Is it permissible to pray to Allah to bless me with a certain matter and to say: “O Lord, if you kept it from me because it is bad for me, then make it good by Your might, and decree it as part of my share”, because as far as I know, the divine decrees may be changed by du‘aa’ (supplication)?
Praise
be to Allah
Firstly:
The basic
principle is that the Muslim should ask Allah to decree good for him, and to
divert from him what is bad. If he does not know whether this matter is good
or bad for him, then what is prescribed for him is to make his request in
supplication dependent upon the knowledge of Allah, may He be glorified and
exalted.
If it is good,
he should ask Allah to let him attain it, and he should offer supplication
to Allah, may He be exalted, and beseech Him in his supplication, for He,
may He be glorified, answers the prayer of those who are in desperate
straits and persist in beseeching Him. If it is bad, it is not permissible
for him to ask Allah to let him attain something that is bad.
If he does not
know whether it is good or bad, then let him say – as in du‘aa’ al-istikhaarah
– : “O Allah, if it is good, then ordain it for me, make it easy for me, and
bless it for me; and if it is bad, then turn it away from me and turn me
away from it, and ordain for me the good wherever it may be and make me
pleased with it.”
Al-Haafiz Ibn
Rajab said: The things that a person may ask for from Allah, may He be
glorified and exalted, are of two types:
The first type
is that which he knows is purely good, such as asking Him to instil fear of
Allah in his heart and make him obedient and righteous, or asking Him for
Paradise and seeking refuge with Him from Hell. These things may be sought
from Allah, may He be exalted, without hesitation and without making it
dependent upon divine knowledge of their appropriateness and whether it is
in the individual’s best interests, because they are purely good and
entirely appropriate and in the individual’s best interests, so there is no
point in stating a condition when what is sought is known to be definitely
good.
The second type
is that which it is not known whether it is good for the individual or not,
such as death and life, wealth and poverty, children and family, and all
other worldly needs of which the consequences are unknown.
It is not
appropriate to ask Allah for any of these things except what Allah knows to
be good for the individual, because he does not know the outcomes and
consequences of things. Moreover, he is unable to bring what is in his
interests or ward off what is harmful to him. So he must seek his needs from
One Who is All-Knowing, Almighty. Hence it is prescribed to pray istikhaarah
and seek guidance in all worldly matters, and it is prescribed for the
supplicant to say in his prayer for guidance: “O Allah, I seek Your guidance
[in making a choice] by virtue of Your knowledge, and I seek ability by
virtue of Your power, and I ask You of Your great bounty. For You have power
and I have none; You have knowledge and I have none, and You are the Knower
of the unseen. O Allah, if in Your knowledge, this matter [then it should be
mentioned by name] is good for me both in my religious and worldly affairs…”
End quote from
Majmoo‘ Rasaa’il Ibn Rajab (1/153).
Secondly:
It is not
prescribed for a person to ask Allah to help him to attain what he seeks
regardless of whether it is good or bad, or to say in his supplication, If
attaining this matter is bad, then make it good. That is for the following
reasons:
·
Such a
supplication is unheard-of in the Sunnah and in the words of the early
generations. Rather what is known is du‘aa’ al-istikhaarah, which is the
opposite of that. So we should not turn away from istikhaarah to the
opposite.
·
The individual
should call upon his Lord in a humble manner, expressing desperation, asking
Him to make what is good easy for him and to ward off from him what is bad.

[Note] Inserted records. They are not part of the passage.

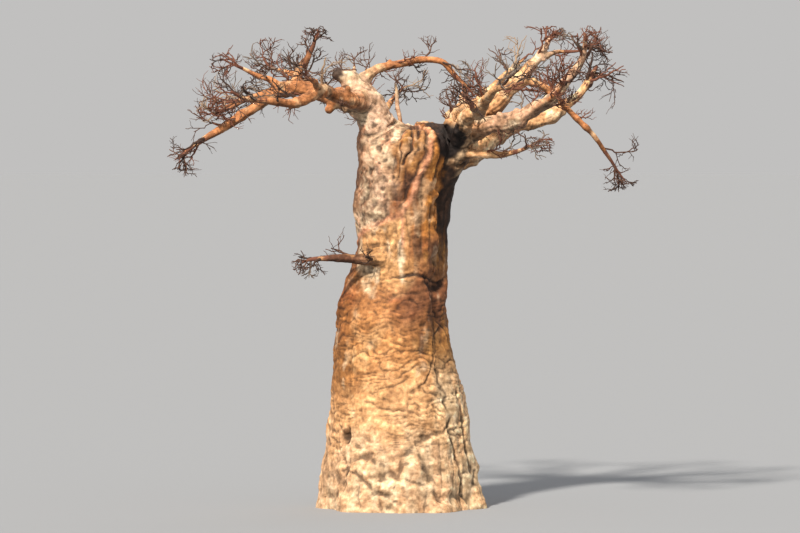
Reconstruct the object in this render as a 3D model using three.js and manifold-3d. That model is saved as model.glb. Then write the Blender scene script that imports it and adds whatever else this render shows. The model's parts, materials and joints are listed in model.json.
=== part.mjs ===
// A bare baobab in its dry season: a bottle-shaped trunk that widens again to a
// head, crooked boughs that leave the head all round, and a mass of twigs on each
// bough's tip. Millimetres, +Z up, +X to the right and +Y away in the front view.
// The origin is in the flat cut at ground level, under the trunk.
import * as THREE from 'three';
import { mergeVertices } from 'three/addons/utils/BufferGeometryUtils.js';
import Module from 'manifold-3d';

const wasm = await Module();
wasm.setup();

const TAU = 2 * Math.PI;
const GAP = 0.35; // between one solid and the next
const SLIVER = 0.2; // cuts and joins leave no edge shorter than this

// Driving dimensions of the trunk, from the foot to the dome between the forks
const HEAD_HEIGHT = 7400; // where the dome starts
const DOME_HEIGHT = 520;
const DOME_EDGE = 0.3; // share of the head's width left flat on top
const TRUNK_STATIONS = [
  { z: 0, halfWidth: 1690, centre: 60 },
  { z: 450, halfWidth: 1590, centre: 40 },
  { z: 1200, halfWidth: 1500, centre: 20 },
  { z: 2200, halfWidth: 1390, centre: 0 },
  { z: 3200, halfWidth: 1220, centre: -90 },
  { z: 4100, halfWidth: 1130, centre: -85 },
  { z: 4700, halfWidth: 1025, centre: 20 },
  { z: 5250, halfWidth: 940, centre: 105 },
  { z: 6100, halfWidth: 980, centre: 120 },
  { z: 6900, halfWidth: 1030, centre: 230 },
  { z: HEAD_HEIGHT, halfWidth: 1140, centre: 330 },
];
const DEPTH_AT_FOOT = 0.97; // depth as a share of width
const DEPTH_AT_HEAD = 0.86;
const TRUNK_SIDES = 40;
const TRUNK_RINGS = 20;
const DOME_RINGS = 3;

// Swellings round the trunk: roots at the foot, flutes at the head, lumps between.
// Each adds its share of the radius, strongest at z and fading over its reach.
const SWELLINGS = [
  { lobes: 6, phase: 0.7, share: 0.05, z: 0, reach: 1100 },
  { lobes: 9, phase: 2.1, share: 0.028, z: 0, reach: 800 },
  { lobes: 5, phase: 1.3, share: 0.045, z: 7300, reach: 1900 },
  { lobes: 3, phase: 2.6, share: 0.03, z: 5400, reach: 1500 },
  { lobes: 4, phase: 0.2, share: 0.018, z: 3000, reach: 1800 },
];

// Hollows that run down the trunk, such as the one under the right boughs. top and foot
// are degrees round it, where 0 is to the right and -90 to the front, and height. flanks
// are the degrees that it takes up before and after its deepest line.
const HOLLOWS = [
  { top: [-50, 8100], foot: [-30, 2200], depth: 230, flanks: [10, 30] },
  { top: [34, 8000], foot: [62, 2600], depth: 140, flanks: [12, 12] },
  { top: [96, 7900], foot: [104, 4300], depth: 110, flanks: [11, 11] },
  { top: [150, 7500], foot: [166, 3000], depth: 120, flanks: [12, 12] },
];
const HOLLOW_FADE = 0.6; // share of a hollow's height over which it deepens from its foot

// The pale column on the left stands back from the belly below it. The shoulder between
// them runs round the trunk from low on the left to high on the right.
const SHOULDER = { angle: -135, width: 62, z: 5720, climb: 9, soft: 130, reach: 900, step: 75 };

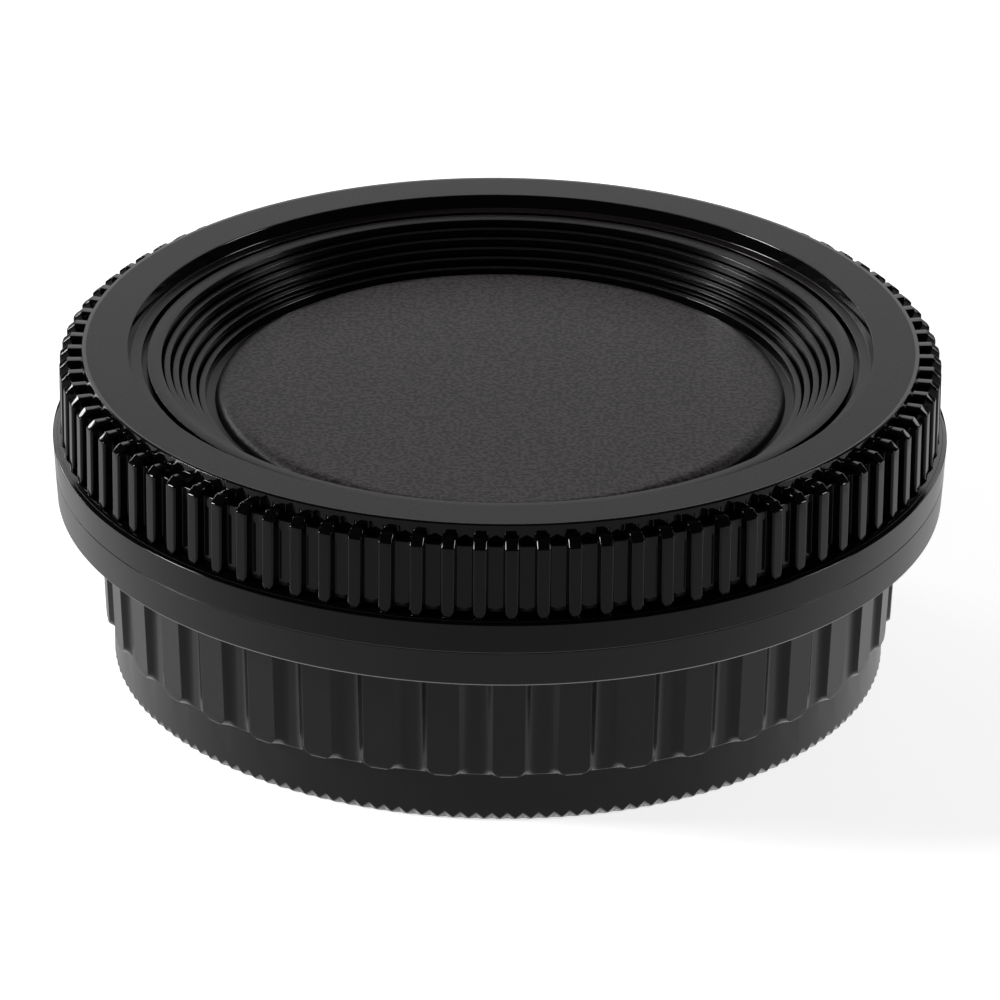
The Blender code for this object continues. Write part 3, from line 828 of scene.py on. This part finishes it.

If, every time he wants something, he asks Allah to help him to attain it if
it is good, and to make it good if it is bad, then his supplication will not
be a supplication of need and humility; rather it will be a supplication
based on the desire to attain the hoped-for thing by any means, to the
extent that even if attaining it is bad for him, he asks Allah to make it
good!
What this means
is that the individual is insisting on getting what he wants, and that is
contrary to delegating the matter to Allah and submitting completely to Him,
may He be exalted.
·
The one who
supplicates in this manner is forgetting the meaning of the verse in which
Allah, may He be exalted, says (interpretation of the meaning):
“and
it may be that you dislike a thing which is good for you and that you like a
thing which is bad for you. Allah knows but you do not know”
[al-Baqarah
2:216].
Supplication (du‘aa’)
may alter the divine decree if altering it will achieve something good and
ward off something bad or evil. The hadith “Nothing changes the divine
decree except supplication (du‘aa’)” does not mean that supplication turns
something bad into something good; rather what it means is that supplication
is one of the means of warding off calamity after the causes thereof are
present. see the answer to question no. 112094.
We put this
question to our shaykh, ‘Abd ar-Rahmaan al-Barraak (may Allah preserve him)
and he said:
This
supplication is contrary to the Islamic prescription of du‘aa’ al-istikhaarah,
and it is giving preference to one’s whims and desires and opinion; it is
insisting on the thing that one wants and failing to delegate the matter to
Allah. Therefore it comes under the heading of exceeding the bounds in
supplication. End quote.
For more
information please see questions no. 220639 and
105366.
And Allah knows
best.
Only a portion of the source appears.